The BBA guidance is intended to form part of a collaborative process between the banking sector and its regulators in combating corruption as Angela Knight, its Chief Executive, makes clear in the foreword:

“In order to ensure the UK’s anti-bribery system is proportionate and effective, an ongoing and frank dialogue between the government, regulators and the private sector will be essential. The BBA was pleased to contribute to the Ministry of Justice consultation on the Act and the accompanying guidance and we will continue to proactively engage with the authorities on behalf of our members so that the views of the banking sector can inform future policy making.”

The BBA guidance recognises that the UK Bribery Act arguably represents “the toughest legal regime against bribery anywhere in the world” and is divided into chapters addressing: 

  1. Overview of the Bribery Act
  2. Comparison of obligations under the Act and the US Foreign Corrupt Practices Act (FCPA)
  3. The MOJ’s six Principles
  4. Specific BBA guidance in relation to Principles 2 – 6
  5. Additional guidance: Gifts, corporate hospitality and promotional expenditure
  6. Additional guidance: Incident management and reporting

The focus is on Chapter 4, where advice specific to the banking sector is given in relation to the MOJ’s Principles 2-6. Whilst it is probably fair to say that little of the material will be new to those who are already familiar with the MOJ Guidance, the BBA does highlight a number of crossovers between regulatory regimes, for example noting that under FSA rules a bank’s failure to adequately address the risk of associated persons offering/receiving advantage corruptly could constitute a separate systems and controls failing.  The BBA guidance recognises that banks will likely treat financial crime risks together and therefore leverage the same procedures and controls in relation to, for example, bribery and money laundering risks.

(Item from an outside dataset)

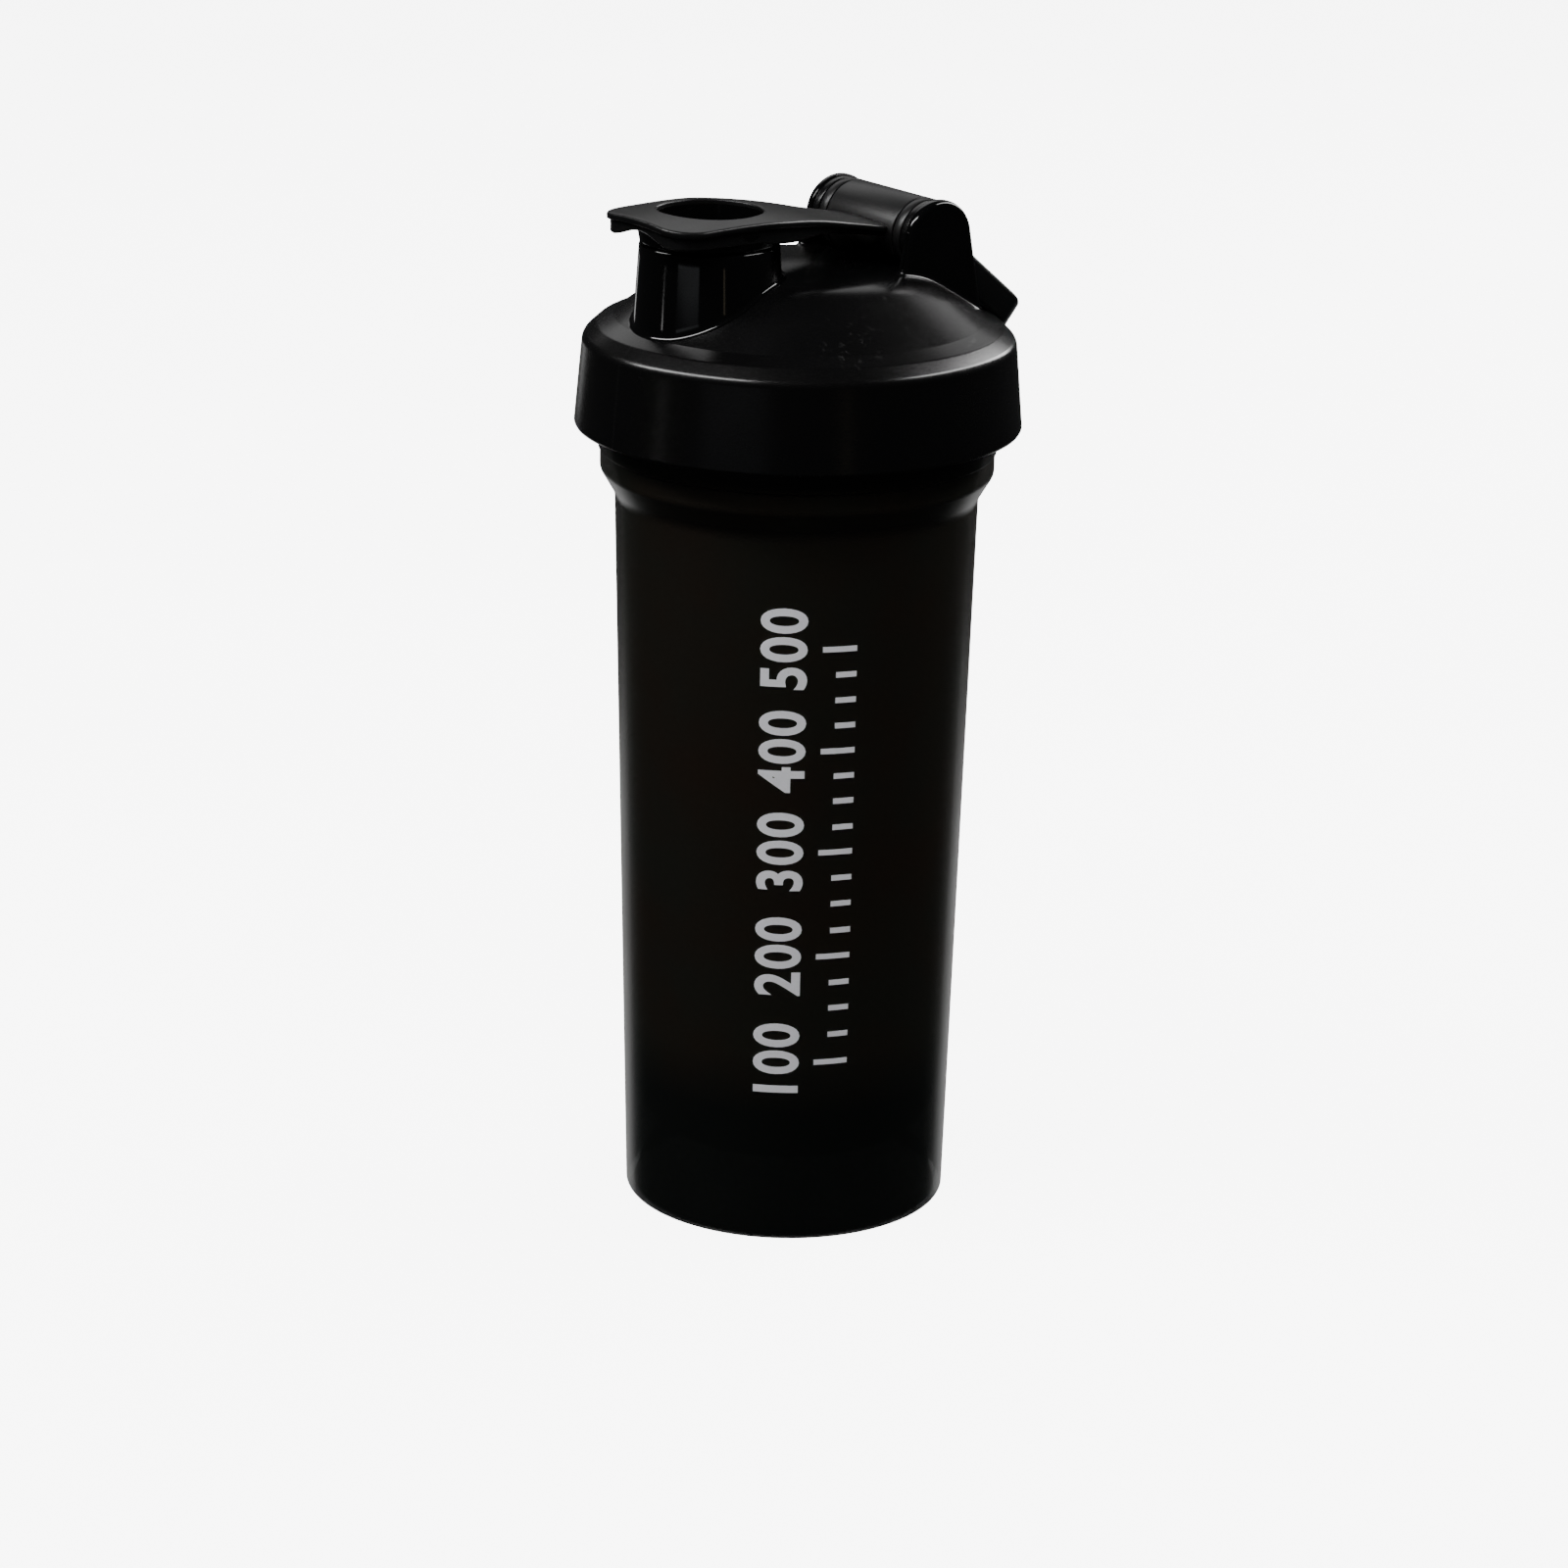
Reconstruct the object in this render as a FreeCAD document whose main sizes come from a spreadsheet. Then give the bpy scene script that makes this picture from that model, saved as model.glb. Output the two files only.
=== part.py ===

When it comes to dealing with corporate hospitality (Chapter 5), the BBA guidance takes a fairly relaxed view, emphasising at 5.2.2-5.2.3:

“The intention of the legislation is to catch hospitality and promotional expenditure which is really a cover for bribing someone. As the government has made clear, it is not the intention that genuine hospitality or reasonable and proportionate business expenditure should infringe the legislation… A bank is therefore unlikely to face prosecution for providing reasonable and proportionate levels of hospitality as part of competing fairly in the international arena.”

As with previous guidance, no attempt is made to suggest limits on hospitality or means by which it can be determined whether hospitality is in fact reasonable and proportionate; an approach involving “common sense and flexibility” is recommended.